The frontend scans the AST for compiler:requires flows, extracts their source blocks, and assembles them into the backend’s build file. The compiler declares its own build dependencies in the same language it compiles.

Any module — including user modules — can declare backend dependencies the same way. If your [comptime] proc needs a Zig library, you declare it with ~compiler:requires and the build system discovers it by parsing your source.

Interactive Compilation

One consequence of the backend being a full program: it can be interactive.

Koru ships --inter, which launches a live session during compilation. The backend pauses at defined points — specified inside compiler:coordinate as a regular pipeline step — and opens an interface to the compilation context: the AST in its current state, the passes completed, the data accumulated so far.

This is not a debugger attached to the compiler from the outside.

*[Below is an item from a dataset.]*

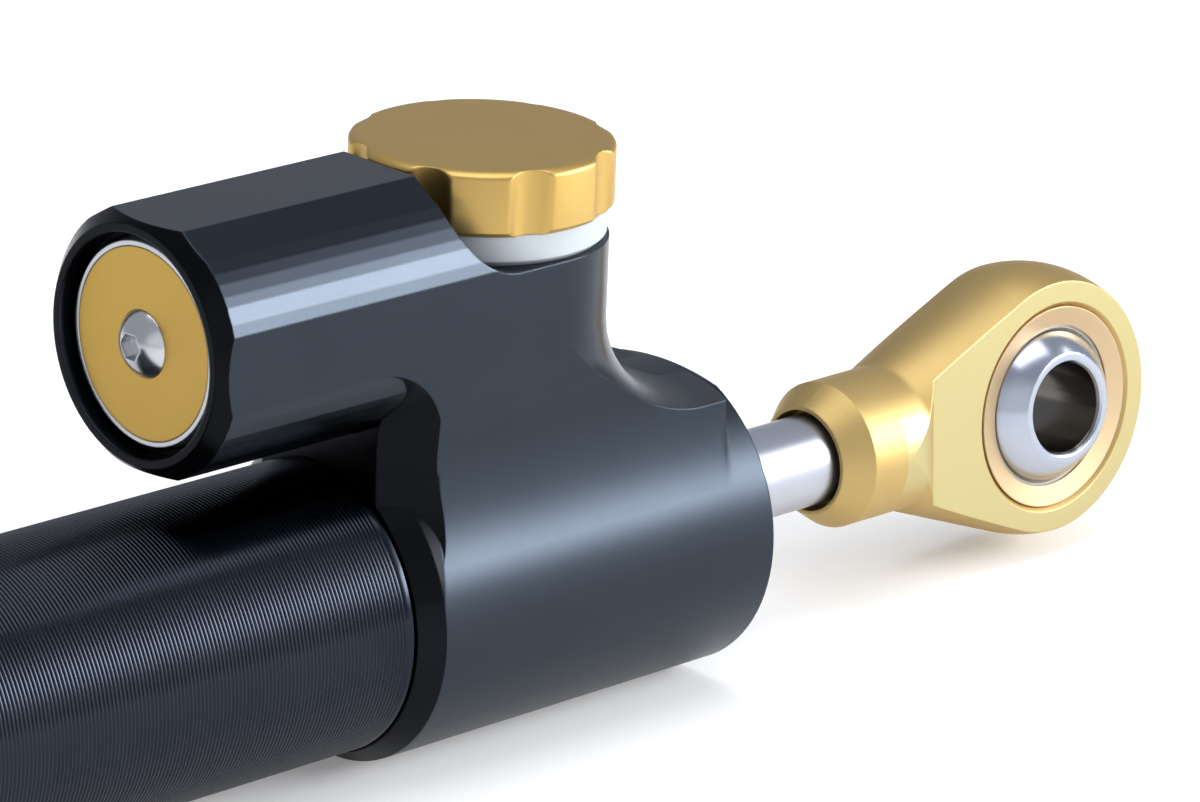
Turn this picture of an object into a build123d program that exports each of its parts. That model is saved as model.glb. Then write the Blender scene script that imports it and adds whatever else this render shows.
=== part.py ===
from build123d import *
from math import atan2, cos, hypot, radians, sin, sqrt, tan
import os

# A motorcycle steering damper, in millimetres. The origin is the centre of the rod end's ball, +X runs
# along the piston rod towards the rod end's tip, and +Z points up, to the side of the adjuster.

# Running and seating clearances
RUNNING_FIT = 0.03
SEAT_FIT = 0.02
BALL_FIT = 0.03
OVERRUN = 5.0

# Piston rod and its travel
ROD_RADIUS = 4.0
ROD_SHOWN = 17.36
ROD_TIP_CHAMFER = 0.6
TRAVEL_IN = 12.0
TRAVEL_OUT = 58.0
TRAVEL_SPARE = 0.5
REAR_ROD_SPARE = 6.0

# Spherical bearing
BORE_RADIUS = 4.0
BORE_CHAMFER = 0.37
BALL_RADIUS = 7.94
BALL_WIDTH = 12.4
LINER_THICKNESS = 0.3
LINER_WIDTH = 7.4
RACE_RADIUS = 9.14
RACE_WIDTH = 8.7
RACE_DISH = 0.5
RACE_LIP_RADIUS = 7.0

# Rod end, turned to a ball with a cone and milled flat. It has turned a little about the rod, and the
# bearing's ball leans a little in the eye.
EYE_RADIUS = 12.3
EYE_THICKNESS = 8.96
EYE_BORE_CHAMFER = 0.43
EYE_TAPER_DEGREES = 20.4
EYE_ROLL_DEGREES = -3.9
BALL_LEAN_DEGREES = -3.67
LEAN_AXIS_DEGREES = 41.5
SHANK_RADIUS = 6.5
SHANK_FILLET_RADIUS = 2.0
SHANK_NOSE_LENGTH = 2.5
SHANK_NOSE_RADIUS = 4.8
SHANK_REACH = 27.5
SHANK_BLEND_LENGTH = 4.6
EYE_FLAT_REACH = 15.8
ROD_RELIEF_RADIUS = 4.5
ROD_RELIEF_DEPTH = 2.4
ROD_THREAD_LENGTH = 10.6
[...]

The interactive session is declared inside the pipeline alongside the analysis and emission passes. It is just another thing the backend can do, because the backend is a program.

What This Architecture Enables

The consequence of generating a per-program compiler is that the boundary between “the compiler” and “user code” does not exist at the structural level.

The standard library’s if and for transforms, the compiler’s own analysis passes, user-defined code generators — all are declared the same way, compiled by the same bootstrap machine, and run in the same backend. The standard library is written in the same Koru source format user modules use. The compilation pipeline uses the same event/flow system application code uses.

Adding a new compiler pass, a new transform, or a new code generation target is the same operation as adding any other event. What makes something “part of the compiler” is only which module it lives in — not how it participates in the system, and not any special privilege granted by the language.

The bootstrap machine makes it all possible. It reads what you declared, builds exactly the compiler those declarations require, and gets out of the way.